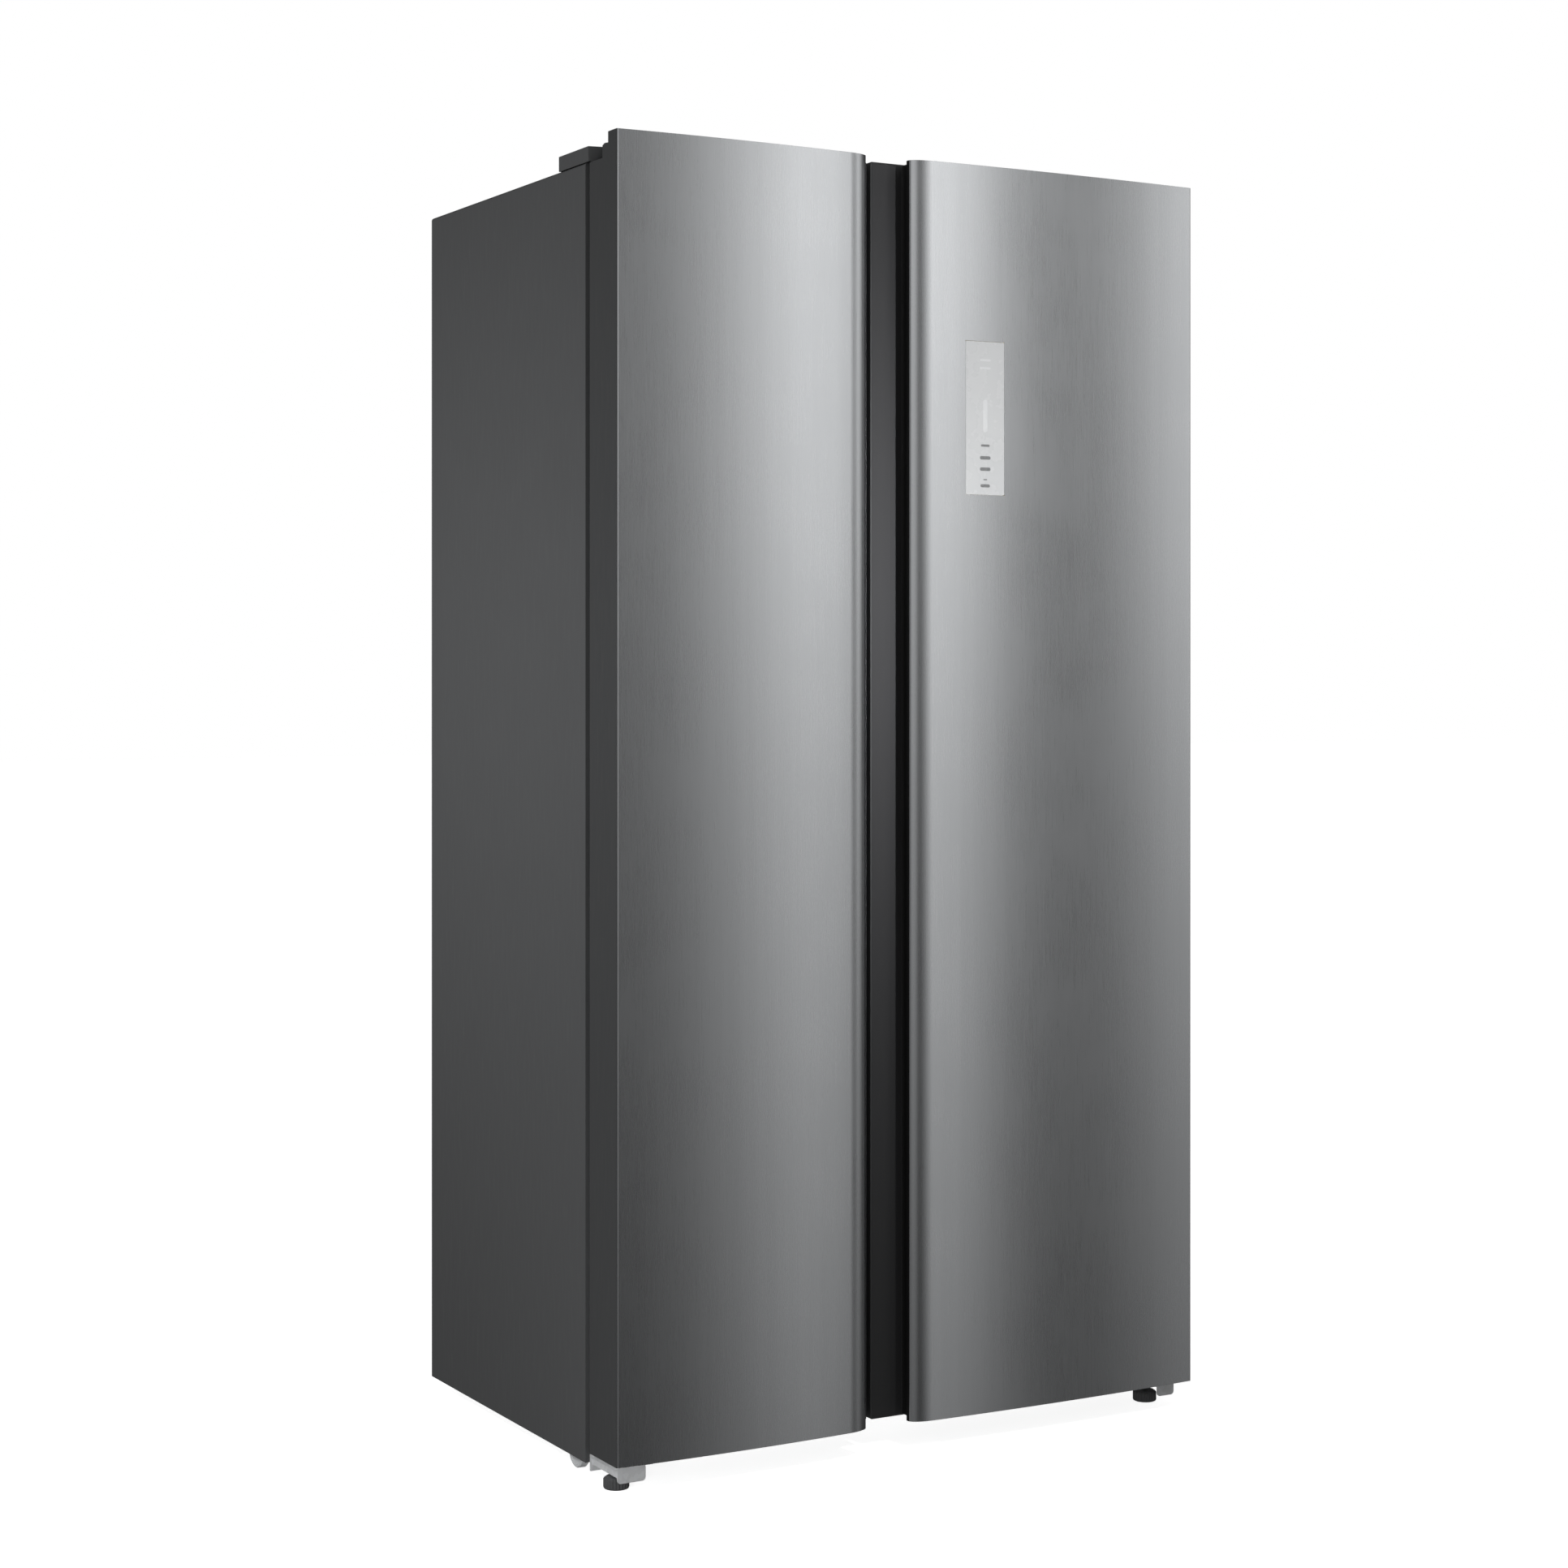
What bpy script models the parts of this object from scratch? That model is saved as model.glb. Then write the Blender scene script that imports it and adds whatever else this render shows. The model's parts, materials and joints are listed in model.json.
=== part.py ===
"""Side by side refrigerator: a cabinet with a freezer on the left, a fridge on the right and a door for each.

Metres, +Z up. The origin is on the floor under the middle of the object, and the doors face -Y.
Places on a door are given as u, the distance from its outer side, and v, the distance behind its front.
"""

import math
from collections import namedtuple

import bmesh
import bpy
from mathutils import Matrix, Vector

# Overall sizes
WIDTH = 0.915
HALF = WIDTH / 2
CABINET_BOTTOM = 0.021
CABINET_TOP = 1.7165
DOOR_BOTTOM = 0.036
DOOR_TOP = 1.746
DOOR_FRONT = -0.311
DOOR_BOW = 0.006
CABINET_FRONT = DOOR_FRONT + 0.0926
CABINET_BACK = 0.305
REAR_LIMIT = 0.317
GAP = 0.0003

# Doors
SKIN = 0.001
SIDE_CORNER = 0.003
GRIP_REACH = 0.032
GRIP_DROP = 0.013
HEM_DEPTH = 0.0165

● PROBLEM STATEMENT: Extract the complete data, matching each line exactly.

● TASK SOLUTION:
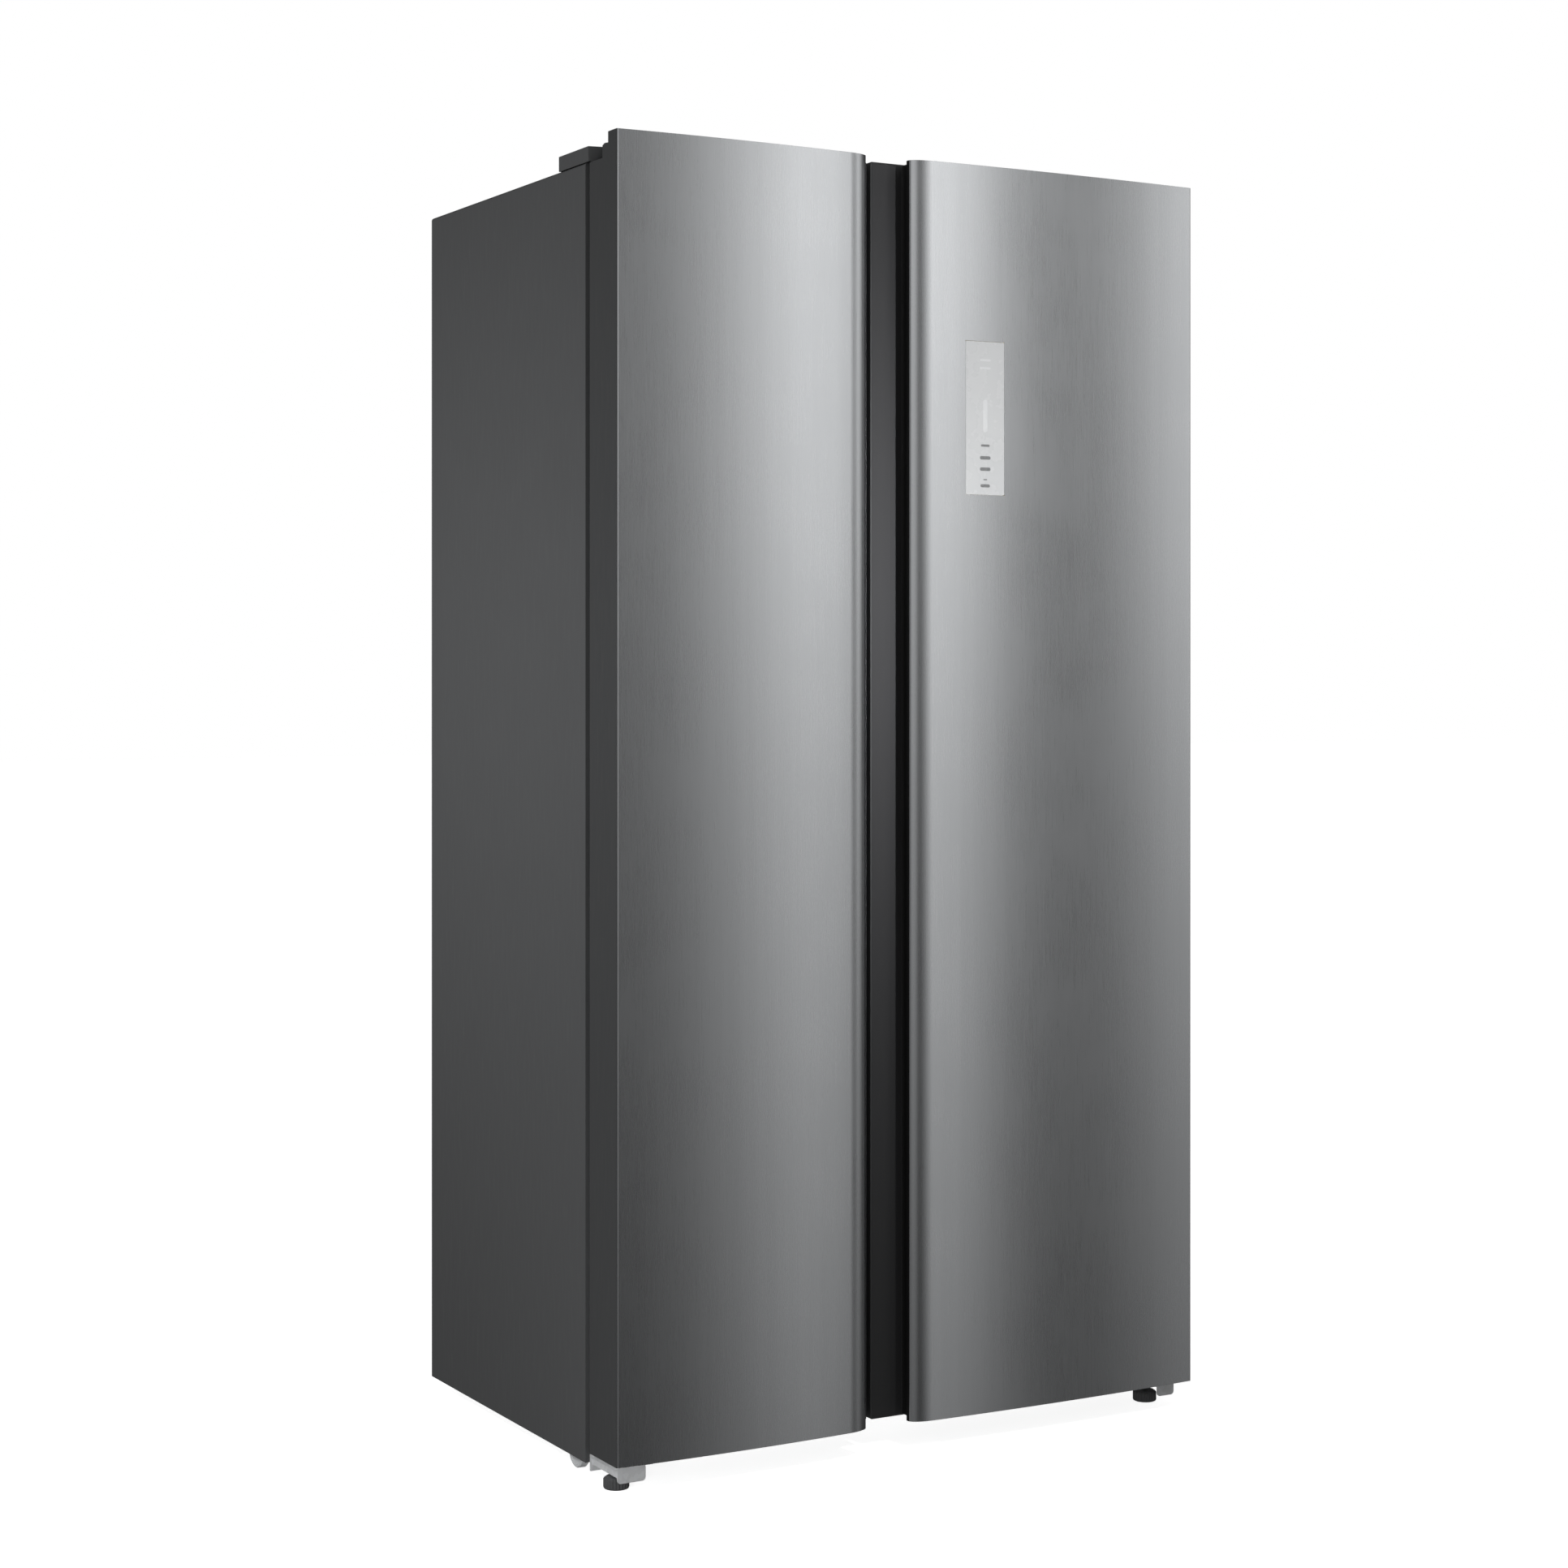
What bpy script models the parts of this object from scratch? That model is saved as model.glb. Then write the Blender scene script that imports it and adds whatever else this render shows. The model's parts, materials and joints are listed in model.json.
=== part.py ===
"""Side by side refrigerator: a cabinet with a freezer on the left, a fridge on the right and a door for each.

Metres, +Z up. The origin is on the floor under the middle of the object, and the doors face -Y.
Places on a door are given as u, the distance from its outer side, and v, the distance behind its front.
"""

import math
from collections import namedtuple

import bmesh
import bpy
from mathutils import Matrix, Vector

# Overall sizes
WIDTH = 0.915
HALF = WIDTH / 2
CABINET_BOTTOM = 0.021
CABINET_TOP = 1.7165
DOOR_BOTTOM = 0.036
DOOR_TOP = 1.746
DOOR_FRONT = -0.311
DOOR_BOW = 0.006
CABINET_FRONT = DOOR_FRONT + 0.0926
CABINET_BACK = 0.305
REAR_LIMIT = 0.317
GAP = 0.0003

# Doors
SKIN = 0.001
SIDE_CORNER = 0.003
GRIP_REACH = 0.032
GRIP_DROP = 0.013
HEM_DEPTH = 0.0165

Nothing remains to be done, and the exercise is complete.